Un dernier point mérite d’être souligné, c’est l’aspect avant-gardiste du John Kirby sextet. A l’écoute de certaines plages on ne peut s’empêcher de penser à quelques œuvres de la période du jazz cool ou même du bop.
Le groupe dirigé par John Kirby apparait à l’écran dans plusieurs films visibles sur You Tube dont Sepia Cinderella (1947) de Arthur Leonard. L’orchestre que l’on entend est la formation originale à l’exception du batteur Big Sid Catlett qui remplace Eugene O’Neil décédé en 1944. Le film appartient à la catégorie des « race movies » réalisés pour le public noir avec des acteurs noirs également. Cette pratique éminemment raciste a perduré jusqu’aux années cinquante.
Ce qui frappe dans cette utilisation d’un orchestre de jazz noir c’est le respect et la considération qui lui sont témoignés. Contrairement aux rarissimes apparitions de jazzmen noirs dans les films hollywoodiens de l’époque qui se complaisaient à représenter ceux-ci avec de fortes connotations racistes (personnages bouffons ou socialement inférieurs) Sepia Cinderella témoigne d’une volonté d’intégrer les musiciens dans l’histoire en les présentant dans un cadre naturel où leur présence est totalement justifiée.
L’orchestre fournit la musique de fond du générique et le film s’ouvre par une séquence entière qui lui est dévolue. Le jazz est montré dans son cadre authentique (un petit club de quartier) et surtout l’interprétation que nous entendons est absolument conforme aux enregistrements du sextet sans la moindre concession à des effets commerciaux. C’est du jazz super swinguant interprété par des musiciens virtuoses qui prennent un plaisir manifeste à jouer.
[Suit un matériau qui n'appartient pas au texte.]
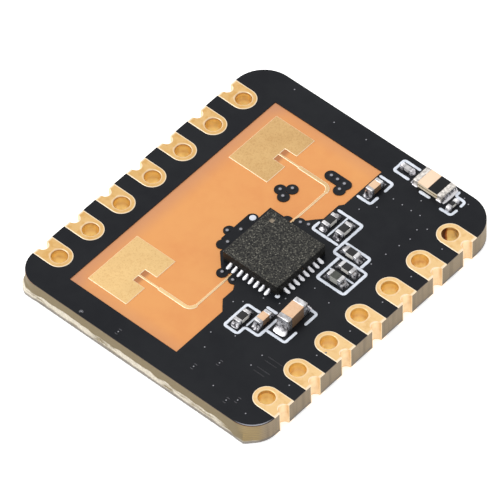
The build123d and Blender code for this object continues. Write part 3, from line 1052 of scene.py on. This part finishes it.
@dataclass(frozen=True)
class Contacts:
    """The plated contacts along both long edges, each with its lands, its hole and its half hole."""

    hole: float = 0.48
    barrel: float = 0.53
    half_hole: float = 0.35
    half_barrel: float = 0.4
    land: float = BOARD.land
    reach: float = BOARD.width / 2 - BOARD.row_x
    top: float = box("left_contact_1")[1, 2]
    rim: float = 0.045
    edge: float = 0.03
    dish: float = 0.006
    # tones up the hole's wall: painted light in amber, paler as a painted highlight near 0.9, painted shadow under
    # the rim
    wall_tones: tuple = ((0.4, -0.95), (0.7, -0.75), (0.9, -0.5), (1.05, -0.7), (1.22, -0.85), (1.3, -1.4),
                         (1.42, -1.35))
    # painted highlight: pale near the hole's rim and the land's edge
    land_tones: tuple = ((0.04, 0.5), (0.16, 0.1), (0.3, 0.0), (0.7, 0.0), (0.84, 0.1), (0.95, 0.8))
    tube_below: float = 0.03
    tube_above: float = 0.02
    # painted highlight on the half hole's wall
    tube_highlight: float = 0.5
    # painted highlight: a pale collar at the top of the left holes' walls
    highlight_from: float = 1.32
    highlight_over: float = 0.08
    highlight_gain: float = 1.3
    stained: str = "right_contact_7"
    stain_turn: float = radians(187)
    stain_depth: float = 2.4

    def angles(self) -> np.ndarray:
        """Angles round the hole, closer together where the outlines turn.

        Returns:
            The angles in rising order, from -pi to pi.
        """
        even = np.linspace(-pi, pi, 97)[:-1]
        tip = np.arcsin(self.half_hole / self.reach)
        corner = np.arctan2(self.land, self.reach)
        near = np.array([tip - 2e-4, tip + 2e-4, corner - 0.01, corner, corner + 0.01, tip * 0.93])
        lower = np.arctan2(self.land, -self.land)
        return np.sort(np.concatenate([even, near, -near, [lower, -lower]]))

    def outlines(self, angle: np.ndarray) -> tuple[np.ndarray, np.ndarray]:
        """How far the upper and the lower land reach at each angle from the hole's centre.

        Towards the board's middle the upper one is a circle and the lower one is square. Towards the edge
        both are the least of the straight sides, the board's edge, and the half hole's circle where a
        ray meets it.

        Args:
            angle: The angles.

        Returns:
            Both distances at each angle.
        """
        cos, sin = np.cos(angle), np.abs(np.sin(angle))
        sides, edge = self.land / np.maximum(sin, SMALLEST), self.reach / np.maximum(cos, SMALLEST)
        inside = self.half_hole**2 - (self.reach * sin) ** 2
        notch = np.where(inside > 0, self.reach * cos - np.sqrt(np.maximum(inside, 0)), np.inf)
        outer = np.minimum(np.minimum(sides, edge), notch)
        square = np.minimum(sides, self.land / np.maximum(np.abs(cos), SMALLEST))
        return np.where(cos > 0, outer, self.land), np.where(cos > 0, outer, square)

    def ring(self) -> tuple[np.ndarray, np.ndarray]:
        """The rows of one contact round its hole, as a closed ring.

        The profile goes up the hole's wall, over its round rim, out over the land, down its round
        edge, back below it, down the barrel, and round the lower land to the start.

        Returns:
            The rows as (rows, points, 3), and a tone for each: over 0 for painted highlights on rims, under 0 for
            painted light and shadow in the hole.
        """
        angle = self.angles()
        upper, lower = self.outlines(angle)
        turn = np.linspace(0, pi / 2, 6)
        rows = [(self.hole, z, tone) for z, tone in ((self.rim, -1.5), *self.wall_tones)]
        rows += [(self.hole + self.rim * (1 - np.cos(t)), self.top - self.rim * (1 - np.sin(t)), 1.2 * t - 1.35)
                 for t in turn]
        inner, outer = self.hole + self.rim, upper - self.edge
        rows += [(inner + (outer - inner) * share, self.top - self.dish * np.sin(pi * share), tone)
                 for share, tone in self.land_tones]
        # painted highlight on the land's round edge and on the lower land
        rows += [(upper - self.edge * (1 - np.sin(t)), self.top - self.edge * (1 - np.cos(t)), 1.0) for t in turn]
        rows += [(upper, BOARD.mask_bottom, 0.4), (self.barrel, BOARD.mask_bottom, 0.0),
                 (self.barrel, BOARD.laminate_bottom, 0.0), (lower, BOARD.laminate_bottom, 0.0),
                 (lower, 0.02, 0.6), (lower - 0.02, 0.0, 0.6), (inner, 0.0, 0.3)]
        distance, height, tone = (np.stack([np.broadcast_to(row[part], angle.shape) for row in rows])
                                  for part in range(3))
        return points(distance * np.cos(angle), distance * np.sin(angle), height), tone

    def half_tube(self) -> np.ndarray:
        """The rows of the half hole's wall, a half ring in plan from the lower land to the upper.

        Returns:
            The rows as (rows, points, 3), from the hole's centre.
        """
        turn = np.linspace(pi / 2, 3 * pi / 2, 25)
        outline = np.concatenate([circle(turn, self.half_hole), circle(turn[::-1], self.half_barrel)])
        low, high = BOARD.laminate_bottom - self.tube_below, BOARD.mask_bottom + self.tube_above
        height = np.linspace(low, high, 9)[:, None]
        return points(outline[:, 0] + self.reach, outline[:, 1], height)

    def build(self, finishes: Finishes) -> None:
        """Makes the fourteen contacts, each in place of its CAD node.

        The holes' tones differ by a random amount. The left ones have a painted highlight, a pale collar on top of
        the hole's wall from a set height up, and one hole is stained on the side at stain_turn.

        Args:
            finishes: The module's finishes.
        """
        rows, tone = self.ring()
        tube = self.half_tube()
        middle = (BOARD.contacts_per_row - 1) / 2
        rng = np.random.default_rng(SEED)
        stain = self.stain_depth * np.clip((np.cos(self.angles() - self.stain_turn) - 0.75) / 0.22, 0, 1)
        # painted highlight: the left holes' pale collar
        collar_highlight = self.highlight_gain * np.clip((rows[..., 2] - self.highlight_from) / self.highlight_over, 0, 1) * (tone < 0)
        for side, side_name, direction in ((-1, "left", 180.0), (1, "right", 0.0)):
            for number in range(BOARD.contacts_per_row):
                centre = BOARD.on((side * BOARD.row_x, (number - middle) * BOARD.pitch))
                name = f"{side_name}_contact_{number + 1}"
                change = rng.uniform(-0.2, 0.25) - stain * (name == self.stained)
                spread = tone + change * (tone < -0.3) + collar_highlight * (side < 0)
                ring = skins(turned(rows, direction, centre), spread, closed=True)
                half = skins(turned(tube, direction, centre), self.tube_highlight)
                place(f"{name}_plated", joined([ring, half]), finishes.contact, name)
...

Il y aura encore au cours du film d’autres apparitions du John Kirby sextet de la même tenue et filmées avec le même respect.
Cette approche hélas restera rare et surtout limitée à certains groupes connus, imaginons (on peut toujours rêver) un film de la même époque avec Charlie Parker, Miles Davis ou Thelonious Monk !
Cela dit, rendons grâce à ces cinéastes noirs et quelques fois blancs qui nous ont permis de conserver une image véridique et non caricaturale de quelques grands musiciens de leur époque.